**What you need to do**
Write out all of the lines below, exactly and completely.

**Dataset content**
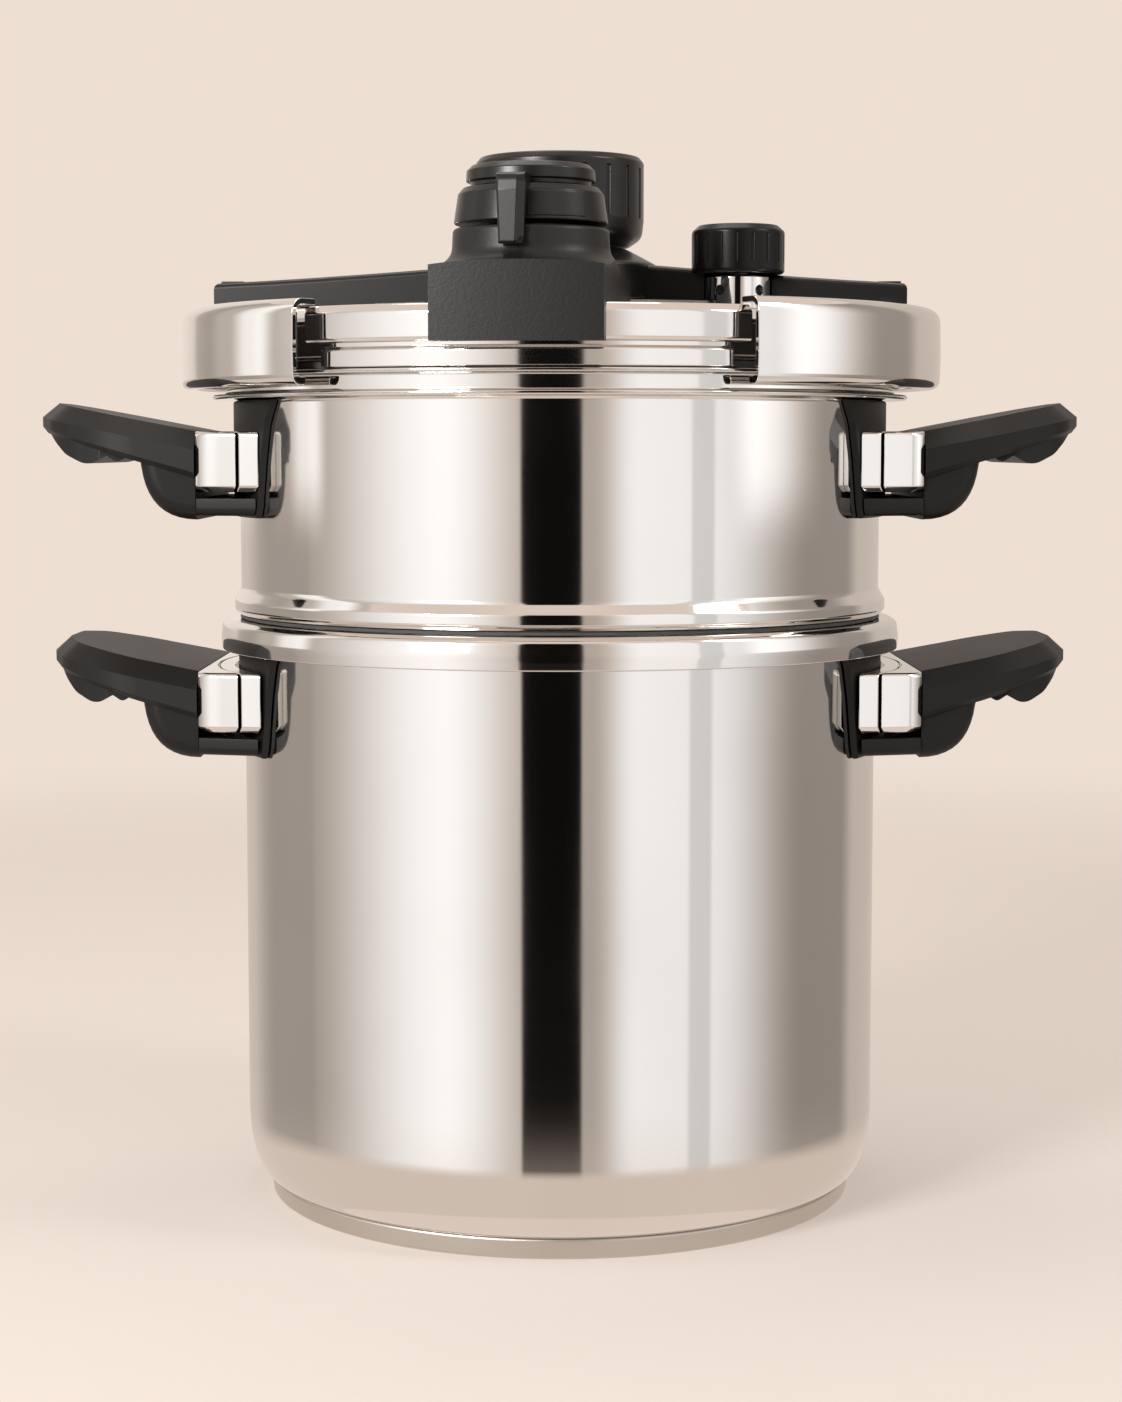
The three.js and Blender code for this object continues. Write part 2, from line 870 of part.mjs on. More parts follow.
const lid = assembly(
  piece("lid_shell", lidShell(), polishedSteel),
  piece("lid_gasket", lidGasket(), greyRubber),
  piece("lid_band_front", lidBand(-90), polishedSteel),
  piece("lid_band_rear", lidBand(90), polishedSteel),
  piece("bridge_arms", bridgeArms(), blackPlastic),
  piece("front_housing", frontHousing(), blackPlastic),
  piece("main_knob", mainKnob(), blackPlastic),
  piece("knob_spindle", knobSpindle(), satinSteel),
  piece("spindle_bush", spindleBush(), brass),
  jawPair(),
  guideRight,
  guideLeft,
  postFront,
  postRear,
  screwFront,
  screwRear,
  turret,
  regulator,
  indicator,
  safety,
);
lid.rotation.z = THREE.MathUtils.degToRad(lidTurn);

const pressureCanner = assembly(lowerPot, upperTier, lid);

export default pressureCanner;
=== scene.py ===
import json
import math
import bpy
from mathutils import Matrix, Vector


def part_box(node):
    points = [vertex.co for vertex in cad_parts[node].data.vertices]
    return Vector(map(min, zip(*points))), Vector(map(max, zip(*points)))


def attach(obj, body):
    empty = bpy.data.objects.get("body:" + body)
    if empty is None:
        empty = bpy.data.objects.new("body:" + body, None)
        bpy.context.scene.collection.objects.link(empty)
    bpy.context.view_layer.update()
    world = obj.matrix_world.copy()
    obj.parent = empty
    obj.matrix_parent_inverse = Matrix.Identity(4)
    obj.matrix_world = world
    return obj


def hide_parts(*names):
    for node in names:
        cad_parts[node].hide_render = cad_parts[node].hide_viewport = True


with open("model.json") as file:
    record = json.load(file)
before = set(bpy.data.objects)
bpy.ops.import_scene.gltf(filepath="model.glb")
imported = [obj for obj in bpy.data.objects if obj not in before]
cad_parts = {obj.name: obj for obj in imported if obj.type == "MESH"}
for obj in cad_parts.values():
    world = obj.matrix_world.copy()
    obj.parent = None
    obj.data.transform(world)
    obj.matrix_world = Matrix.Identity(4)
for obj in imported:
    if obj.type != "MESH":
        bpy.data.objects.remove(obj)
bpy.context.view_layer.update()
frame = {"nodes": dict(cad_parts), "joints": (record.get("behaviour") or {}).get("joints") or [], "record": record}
mm = 0.001


# Places from the frame, in millimetres.
def low(node):
    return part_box(node)[0] / mm


def high(node):
    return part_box(node)[1] / mm


def jointNamed(name):
    return next(joint for joint in frame["joints"] if joint["name"] == name)


jawAxis = jointNamed("jaw_left_slide")["axis"]
lidTurn = math.atan2(jawAxis[1], jawAxis[0])  # the lid's front is turned a little to the left
jawTravel = jointNamed("jaw_left_slide")["range_m"][1] / mm


def deselectAll():
    bpy.ops.object.select_all(action="DESELECT")


def pick(piece):
    deselectAll()
    piece.select_set(True)
    bpy.context.view_layer.objects.active = piece


# Starts from one vertex at the first point and draws edges from point to point, leaving edit mode on.
def drawLine(name, points):
    deselectAll()
    bpy.ops.mesh.primitive_plane_add(size=mm, location=(0, 0, 0))
    piece = bpy.context.active_object
    piece.name = name
    piece.data.name = name
    bpy.ops.object.mode_set(mode="EDIT")
    bpy.ops.mesh.select_all(action="SELECT")
    bpy.ops.mesh.merge(type="CENTER")
    here = Vector((0, 0, 0))
    spots = [Vector(point) * mm for point in points]
    bpy.ops.transform.translate(value=spots[0] - here)
    for before, after in zip(spots, spots[1:]):
        bpy.ops.mesh.extrude_region_move(TRANSFORM_OT_translate={"value": after - before})
    return piece


def tidyMesh(piece):
    bpy.ops.object.mode_set(mode="EDIT")
    bpy.ops.mesh.select_all(action="SELECT")
    bpy.ops.mesh.remove_doubles(threshold=0.004 * mm)
    bpy.ops.mesh.normals_make_consistent(inside=False)
    bpy.ops.object.mode_set(mode="OBJECT")


# Spins an outline of (radius, height) about Z: all the way round, or by half each side of middle.
def turn(name, outline, steps=128, half=180, middle=0):
    start = math.radians(middle - half)
    points = [(r * math.cos(start), r * math.sin(start), z) for r, z in outline]
    if outline[0][0] != 0:
        points.append(points[0])
    piece = drawLine(name, points)
    bpy.ops.mesh.select_all(action="SELECT")
    bpy.ops.mesh.spin(steps=steps, angle=math.radians(2 * half), center=(0, 0, 0), axis=(0, 0, -1))
    tidyMesh(piece)
    if half < 180:
        bpy.ops.object.mode_set(mode="EDIT")
        bpy.ops.mesh.select_all(action="SELECT")
        bpy.ops.mesh.fill_holes(sides=0)
        bpy.ops.object.mode_set(mode="OBJECT")
        tidyMesh(piece)
    return piece


# A flat outline of corners, filled and pushed along a vector.
def slab(name, corners, push):
    piece = drawLine(name, list(corners) + [corners[0]])
    bpy.ops.mesh.select_all(action="SELECT")
    bpy.ops.mesh.remove_doubles(threshold=0.004 * mm)
    bpy.ops.mesh.select_all(action="SELECT")
    bpy.ops.mesh.edge_face_add()
    bpy.ops.mesh.extrude_region_move(TRANSFORM_OT_translate={"value": Vector(push) * mm})
    tidyMesh(piece)
    return piece


def cube(name, lowCorner, highCorner):
    deselectAll()
    lowCorner, highCorner = Vector(lowCorner) * mm, Vector(highCorner) * mm
    bpy.ops.mesh.primitive_cube_add(size=1, location=(lowCorner + highCorner) / 2)
    piece = bpy.context.active_object
    piece.name = name
    piece.data.name = name
    piece.scale = highCorner - lowCorner
    bake(piece)
    return piece


def rod(name, radius, start, end, sides=32):
    deselectAll()
    start, end = Vector(start) * mm, Vector(end) * mm
    along = end - start
    bpy.ops.mesh.primitive_cylinder_add(
        vertices=sides, radius=radius * mm, depth=along.length, location=(start + end) / 2,
        rotation=along.to_track_quat("Z", "Y").to_euler())
    piece = bpy.context.active_object
    piece.name = name
    piece.data.name = name
    bake(piece)
    return piece


# Writes an object's place and turn into its mesh.
def bake(piece):
    pick(piece)
    bpy.ops.object.transform_apply(location=True, rotation=True, scale=True)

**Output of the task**
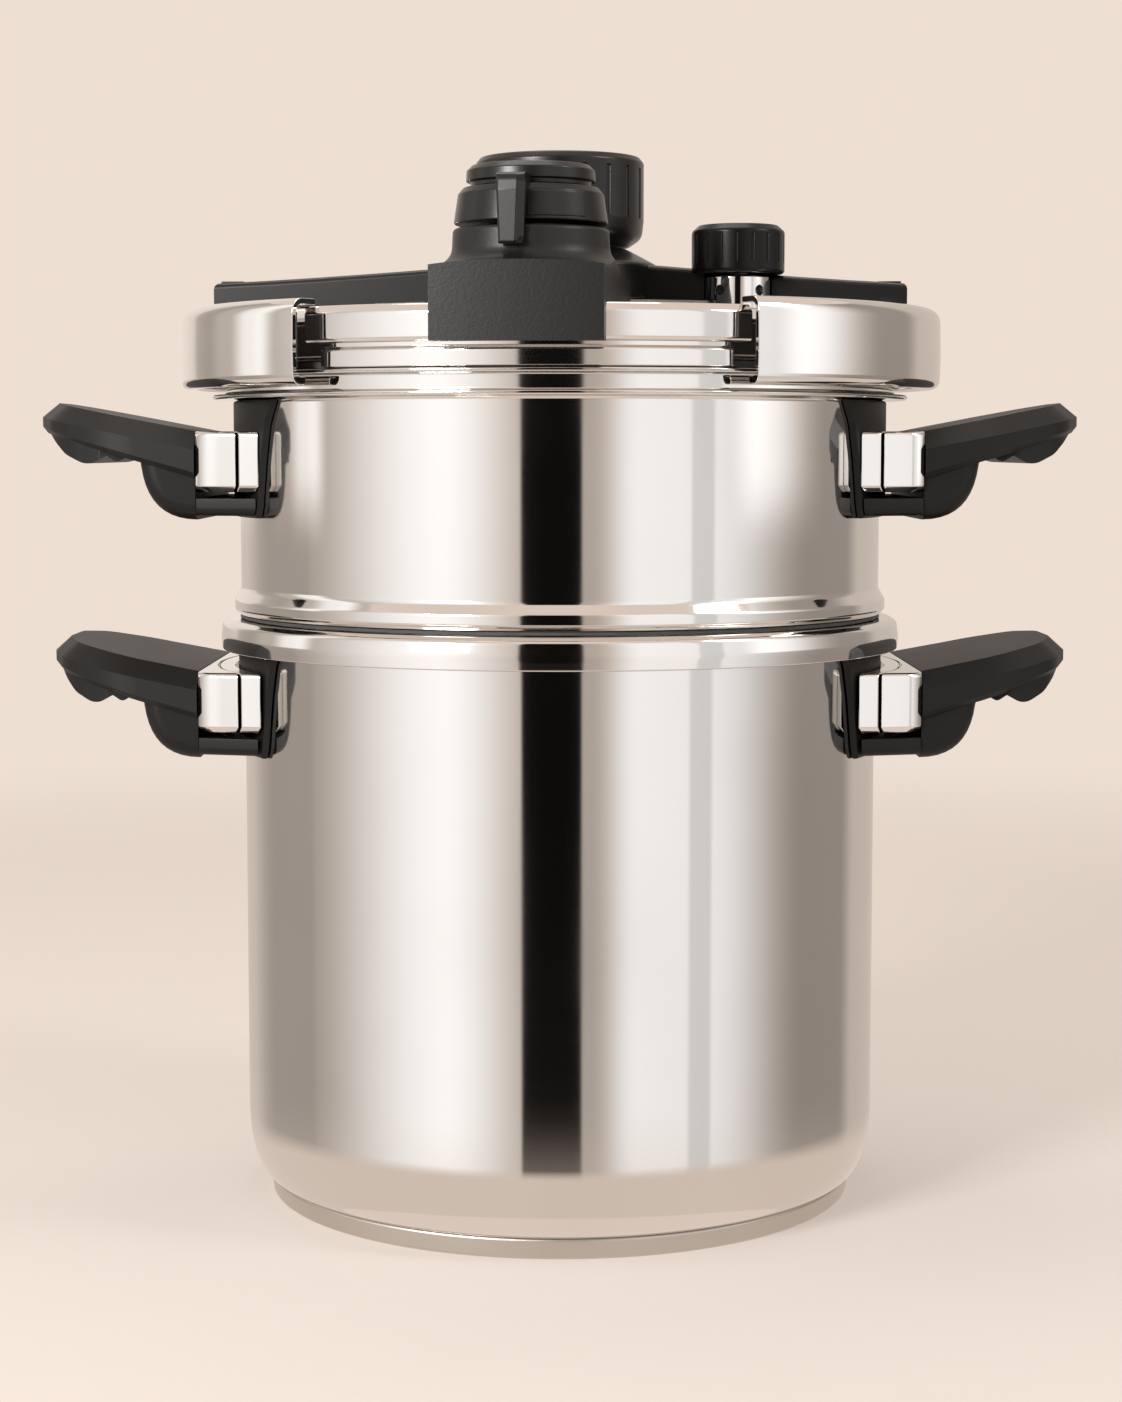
The three.js and Blender code for this object continues. Write part 2, from line 870 of part.mjs on. More parts follow.
const lid = assembly(
  piece("lid_shell", lidShell(), polishedSteel),
  piece("lid_gasket", lidGasket(), greyRubber),
  piece("lid_band_front", lidBand(-90), polishedSteel),
  piece("lid_band_rear", lidBand(90), polishedSteel),
  piece("bridge_arms", bridgeArms(), blackPlastic),
  piece("front_housing", frontHousing(), blackPlastic),
  piece("main_knob", mainKnob(), blackPlastic),
  piece("knob_spindle", knobSpindle(), satinSteel),
  piece("spindle_bush", spindleBush(), brass),
  jawPair(),
  guideRight,
  guideLeft,
  postFront,
  postRear,
  screwFront,
  screwRear,
  turret,
  regulator,
  indicator,
  safety,
);
lid.rotation.z = THREE.MathUtils.degToRad(lidTurn);

const pressureCanner = assembly(lowerPot, upperTier, lid);

export default pressureCanner;
=== scene.py ===
import json
import math
import bpy
from mathutils import Matrix, Vector


def part_box(node):
    points = [vertex.co for vertex in cad_parts[node].data.vertices]
    return Vector(map(min, zip(*points))), Vector(map(max, zip(*points)))


def attach(obj, body):
    empty = bpy.data.objects.get("body:" + body)
    if empty is None:
        empty = bpy.data.objects.new("body:" + body, None)
        bpy.context.scene.collection.objects.link(empty)
    bpy.context.view_layer.update()
    world = obj.matrix_world.copy()
    obj.parent = empty
    obj.matrix_parent_inverse = Matrix.Identity(4)
    obj.matrix_world = world
    return obj


def hide_parts(*names):
    for node in names:
        cad_parts[node].hide_render = cad_parts[node].hide_viewport = True


with open("model.json") as file:
    record = json.load(file)
before = set(bpy.data.objects)
bpy.ops.import_scene.gltf(filepath="model.glb")
imported = [obj for obj in bpy.data.objects if obj not in before]
cad_parts = {obj.name: obj for obj in imported if obj.type == "MESH"}
for obj in cad_parts.values():
    world = obj.matrix_world.copy()
    obj.parent = None
    obj.data.transform(world)
    obj.matrix_world = Matrix.Identity(4)
for obj in imported:
    if obj.type != "MESH":
        bpy.data.objects.remove(obj)
bpy.context.view_layer.update()
frame = {"nodes": dict(cad_parts), "joints": (record.get("behaviour") or {}).get("joints") or [], "record": record}
mm = 0.001


# Places from the frame, in millimetres.
def low(node):
    return part_box(node)[0] / mm


def high(node):
    return part_box(node)[1] / mm


def jointNamed(name):
    return next(joint for joint in frame["joints"] if joint["name"] == name)


jawAxis = jointNamed("jaw_left_slide")["axis"]
lidTurn = math.atan2(jawAxis[1], jawAxis[0])  # the lid's front is turned a little to the left
jawTravel = jointNamed("jaw_left_slide")["range_m"][1] / mm


def deselectAll():
    bpy.ops.object.select_all(action="DESELECT")


def pick(piece):
    deselectAll()
    piece.select_set(True)
    bpy.context.view_layer.objects.active = piece


# Starts from one vertex at the first point and draws edges from point to point, leaving edit mode on.
def drawLine(name, points):
    deselectAll()
    bpy.ops.mesh.primitive_plane_add(size=mm, location=(0, 0, 0))
    piece = bpy.context.active_object
    piece.name = name
    piece.data.name = name
    bpy.ops.object.mode_set(mode="EDIT")
    bpy.ops.mesh.select_all(action="SELECT")
    bpy.ops.mesh.merge(type="CENTER")
    here = Vector((0, 0, 0))
    spots = [Vector(point) * mm for point in points]
    bpy.ops.transform.translate(value=spots[0] - here)
    for before, after in zip(spots, spots[1:]):
        bpy.ops.mesh.extrude_region_move(TRANSFORM_OT_translate={"value": after - before})
    return piece


def tidyMesh(piece):
    bpy.ops.object.mode_set(mode="EDIT")
    bpy.ops.mesh.select_all(action="SELECT")
    bpy.ops.mesh.remove_doubles(threshold=0.004 * mm)
    bpy.ops.mesh.normals_make_consistent(inside=False)
    bpy.ops.object.mode_set(mode="OBJECT")


# Spins an outline of (radius, height) about Z: all the way round, or by half each side of middle.
def turn(name, outline, steps=128, half=180, middle=0):
    start = math.radians(middle - half)
    points = [(r * math.cos(start), r * math.sin(start), z) for r, z in outline]
    if outline[0][0] != 0:
        points.append(points[0])
    piece = drawLine(name, points)
    bpy.ops.mesh.select_all(action="SELECT")
    bpy.ops.mesh.spin(steps=steps, angle=math.radians(2 * half), center=(0, 0, 0), axis=(0, 0, -1))
    tidyMesh(piece)
    if half < 180:
        bpy.ops.object.mode_set(mode="EDIT")
        bpy.ops.mesh.select_all(action="SELECT")
        bpy.ops.mesh.fill_holes(sides=0)
        bpy.ops.object.mode_set(mode="OBJECT")
        tidyMesh(piece)
    return piece


# A flat outline of corners, filled and pushed along a vector.
def slab(name, corners, push):
    piece = drawLine(name, list(corners) + [corners[0]])
    bpy.ops.mesh.select_all(action="SELECT")
    bpy.ops.mesh.remove_doubles(threshold=0.004 * mm)
    bpy.ops.mesh.select_all(action="SELECT")
    bpy.ops.mesh.edge_face_add()
    bpy.ops.mesh.extrude_region_move(TRANSFORM_OT_translate={"value": Vector(push) * mm})
    tidyMesh(piece)
    return piece


def cube(name, lowCorner, highCorner):
    deselectAll()
    lowCorner, highCorner = Vector(lowCorner) * mm, Vector(highCorner) * mm
    bpy.ops.mesh.primitive_cube_add(size=1, location=(lowCorner + highCorner) / 2)
    piece = bpy.context.active_object
    piece.name = name
    piece.data.name = name
    piece.scale = highCorner - lowCorner
    bake(piece)
    return piece


def rod(name, radius, start, end, sides=32):
    deselectAll()
    start, end = Vector(start) * mm, Vector(end) * mm
    along = end - start
    bpy.ops.mesh.primitive_cylinder_add(
        vertices=sides, radius=radius * mm, depth=along.length, location=(start + end) / 2,
        rotation=along.to_track_quat("Z", "Y").to_euler())
    piece = bpy.context.active_object
    piece.name = name
    piece.data.name = name
    bake(piece)
    return piece


# Writes an object's place and turn into its mesh.
def bake(piece):
    pick(piece)
    bpy.ops.object.transform_apply(location=True, rotation=True, scale=True)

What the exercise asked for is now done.